Mrs Croft continues: "And I do assure you, ma'am," pursued Mrs Croft, "that nothing can exceed the accommodations of a man-of-war; I speak, you know, of the higher rates. When you come to a frigate, of course, you are more confined; though any reasonable woman may be perfectly happy in one of them; and I can safely say, that the happiest part of my life has been spent on board a ship. While we were together, you know, there was nothing
to be feared. Thank God! I have always been blessed with excellent health, and no climate disagrees with me. A little disordered always the first twenty-four hours of going to sea, but never knew what sickness was afterwards. The only time I ever really suffered in body or mind, the only time that I ever fancied myself unwell, or had any ideas of danger, was the winter that I passed by myself at Deal, when the Admiral (Captain Croft then) was in the North Seas. I lived in perpetual fright at that time, and had all manner of imaginary complaints from not knowing what to do with myself, or when I should hear from him next; but as long as we could be together, nothing ever ailed me, and I never met with the smallest inconvenience."

Pride & Prejudice:
Charlotte Lucas - If she is Elizabeth Bennet's particular friend, then she must be pretty special. And she is. While she's a little older, she's practical and actual has good advice - even if it doesn't fix the Elizabeth's romantic ideals such as this:
"Well," said Charlotte, "I wish Jane success with all my heart; and if she were married to him to-morrow, I should think she had as good a chance of happiness as if she were to be studying his character for a twelvemonth. Happiness in marriage is entirely a matter of chance. If the dispositions of the parties are ever so well known to each other or ever so similar beforehand, it does not advance their felicity in the least. They always continue to grow suf ciently unlike afterwards to have their share of vexation; and it is better to know as little as possible of the defects of the person with whom you are to pass your life."
"You make me laugh, Charlotte; but it is not sound.

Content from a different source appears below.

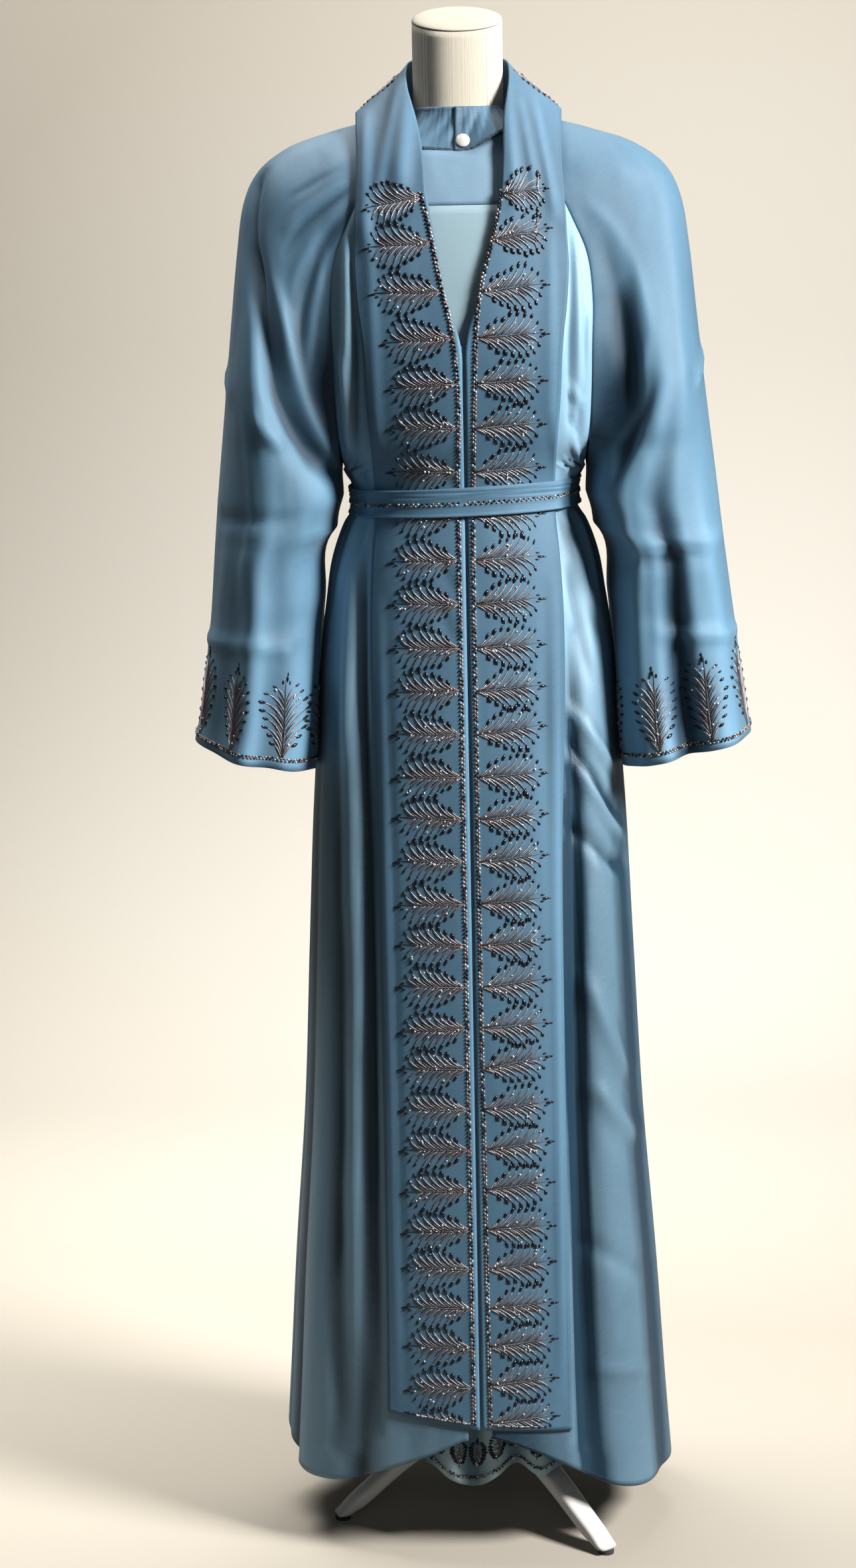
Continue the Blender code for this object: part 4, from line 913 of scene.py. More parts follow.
def embroider(name, grid, sign, lift, feet, up_axis, length, seed):
    """All the sprays on one piece of cloth: barbs, teardrop beads and sequins, three joined meshes."""
    normal = sign * normals_of(grid)
    raised_grid = grid + normal * lift
    random = np.random.default_rng(seed)
    paths, widths = spray_paths()
    count, sprays, tipped = len(paths), len(feet), 2 * len(BARBS)
    reach = 1.0 + random.normal(0.0, SPRAY_UNEVEN, (sprays, count))
    varied = paths[None] * np.ones((sprays, 1, 1, 1))
    varied[..., 1] *= reach[..., None]
    centre, up = on_cloth(raised_grid, normal, feet, up_axis, varied, length)
    width = np.tile(widths, (sprays, 1)) * THREAD_HALF_WIDTH * min(1.0, length / SPRAY_LENGTH)
    bright = np.concatenate((np.full(tipped, 0.80), np.full(2 * len(FILL_BARBS), 0.12), (0.08,)))
    shade = np.clip(random.normal(np.tile(bright, sprays), 0.15), 0.0, 1.0)
    strokes(name + "_threads", centre.reshape(-1, BARB_STEPS, 3), up.reshape(-1, BARB_STEPS, 3),
            width, 1.1 * width, THREAD_SECTION, THREAD, shade)
    places, headings, sizes = spray_beads()
    along = np.array((-1.0, -0.5, 0.25, 1.0)) * BEAD_HALF_LENGTH / length
    path = (places[:, None] + headings[:, None] * (along[None, :] * sizes[:, None])[..., None])[None]
    path = path * np.ones((sprays, 1, 1, 1))
    path[:, :tipped, :, 1] *= reach[:, :tipped, None]
    centre, up = on_cloth(raised_grid, normal, feet, up_axis, path, length)
    size = sizes[None] * random.uniform(0.78, 1.15, (sprays, len(sizes)))
    width = size[..., None] * np.array((0.25, 0.70, 1.0, 0.30)) * BEAD_HALF_WIDTH
    strokes(name + "_beads", centre.reshape(-1, 4, 3), up.reshape(-1, 4, 3), width.reshape(-1, 4),
            0.75 * width.reshape(-1, 4), BEAD_SECTION, DARK_BEAD)
    u = random.uniform(0.08, 0.95, (sprays, SPARKLES))
    v = random.uniform(-0.24, 0.24, (sprays, SPARKLES)) * np.minimum(1.0, 1.9 * u)
    along = np.array(((-0.0010, 0.0), (0.0, 0.0), (0.0010, 0.0))) / length
    place = np.stack((u, v), axis=-1)[:, :, None] + along
    centre, up = on_cloth(raised_grid, normal, feet, up_axis, place, length)
    width = np.array((0.35, 1.0, 0.35)) * random.uniform(*SEQUIN_HALF_WIDTHS, (sprays * SPARKLES, 1))
    up = up.reshape(-1, 3, 3)
    centre = centre.reshape(-1, 3, 3) + SEQUIN_LIFT * up
    strokes(name + "_sequins", centre, up, width, 0.55 * width, BEAD_SECTION, SEQUIN)


def along_path(grid, sign, lift, rows, columns, pitch, shares):
    """Places and normals at even steps along a path of rows and columns on a grid: for each step, one at
    each of the given shares of it."""
    normal = sign * normals_of(grid)
    rows, columns = np.broadcast_arrays(rows, columns)
    path = read_grid(grid + normal * lift, rows, columns)
    length = run_length(path, 0)
    at = (np.arange(int(length[-1] / pitch))[:, None] + np.array(shares)[None, :]) * pitch
    return [np.stack([np.interp(at, length, values[:, k]) for k in range(3)], axis=-1)
            for values in (path, read_grid(normal, rows, columns))]


def bead_row(name, grid, sign, lift, rows, columns, pitch, size, seed, material=None):
    """A double row of small beads along a path: by turns a little to its left and to its right, each a
    short stroke turned at random."""
    path = along_path(grid, sign, lift + 0.2 * size, rows, columns, pitch, (0.5,))
    centre, up = (values[:, 0] for values in path)
    count = len(centre)
    along = np.gradient(centre, axis=0)
    along /= np.linalg.norm(along, axis=-1, keepdims=True)
    aside = np.cross(along, up) * (np.where(np.arange(count) % 2 == 0, 0.45, -0.45) * size)[:, None]
    reach = np.array((-1.0, -0.4, 0.4, 1.0)) * size * 0.62
    random = np.random.default_rng(seed)
    heading = along + 0.5 * np.cross(along, up) * random.uniform(-1.0, 1.0, (count, 1))
    points = (centre + aside)[:, None] + heading[:, None] * reach[None, :, None]
    width = np.tile(np.array((0.40, 1.0, 1.0, 0.40)), (count, 1)) * size * 0.5
    strokes(name, points, np.repeat(up[:, None], 4, axis=1), width, 0.85 * width, BEAD_SECTION,
            material or MIXED_BEAD, random.uniform(0.0, 1.0, count))


def stitch_row(name, grid, sign, lift, rows, columns):
    """A row of short sewn stitches along a path on a grid, each a low stroke with a gap after it."""
    centre, up = along_path(grid, sign, lift, rows, columns, STITCH_PITCH, (0.12, 0.40, 0.72))
    width = np.tile(np.array((0.4, 1.0, 0.4)), (len(centre), 1)) * STITCH_HALF_WIDTH
    strokes("stitches_" + name, centre, up, width, width, THREAD_SECTION, SEWING)


# ---- finishes

def new_group(name, inputs, outputs):
    """A shader node group with named sockets: inputs are (name, kind, value), outputs (name, kind)."""
    tree = bpy.data.node_groups.new(name, "ShaderNodeTree")
    for label, kind, value in inputs:
        tree.interface.new_socket(name=label, in_out="INPUT", socket_type=kind).default_value = value
    for label, kind in outputs:
        tree.interface.new_socket(name=label, in_out="OUTPUT", socket_type=kind)
    return tree, tree.nodes.new("NodeGroupInput"), tree.nodes.new("NodeGroupOutput")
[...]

You know it is not sound, and that you would never act in this way yourself."

She may have made a disasterous marriage (there is little doubt of that), but she is smart enough to make the best of it. She's no dummy.

Northanger Abbey:
Eleanor Tilney - Eleanor Tilney's mother must have been lovely to raise such a charming, lovely, mature daughter. I actually would like to be like her. She's accustomed the General's strange ways and manages them with style. She sees right through Catherine Morland's admiration for her brother Henry (but who wouldn't fall for him, I ask you?). She is mortified at the treatment of Catherine by her father, but in the end is able to help secure Catherine's happiness. "Miss Tilney had a good figure, a pretty face, and a very agreeable
countenance; and her air, though it had not all the decided pretension, the resolute stylishness of Miss Thorpe's, had more real elegance. Her manners showed good sense and good breeding; they were neither shy nor affectedly open; and she seemed capable of being
young, attractive, and at a ball without wanting to fix the attention of every man near her, and without exaggerated feelings of ecstatic delight or inconceivable vexation on every little trifling occurrence."

Now here comes the difficult part, I'm having a hard time finding genuinely nice people in Sense & Sensibility and Mansfield Park. My characters have tended to be minor (ie. not the heros and heroines, esp.) characters but I'm drawing a blank in these two books.

Sense & Sensibility:
Mrs. Jennings - she does mean well, but ... all the gossiping and useless chatter
Lady Middleton - um. no.
John Dashwood - um. no.
I'm at a loss.

Mansfield Park:
There is no one - at all that's really nice. Except Fanny, and she's perhaps too much so.

* I had a college professor who hated describing novels, paintings, architecture, etc. as works. Guess she's made her point. 


  1. I think Mrs. Jennings redeems herself during Marianne's illness. Contrary to the film adaptation, she stays on at her son-in-laws house to help nurse Marianne, and to offer Elinor comfort and companionship. Even Marianne comes to care for her in the end.

  2. I really like Robert Martin. He knew the girl he wanted to marry and wouldn't let hope die. Of course, Charlotte Collins deserves our sympathy and respect. She had to marry Mr. Collins, but I think she would have improved his character. Thanks.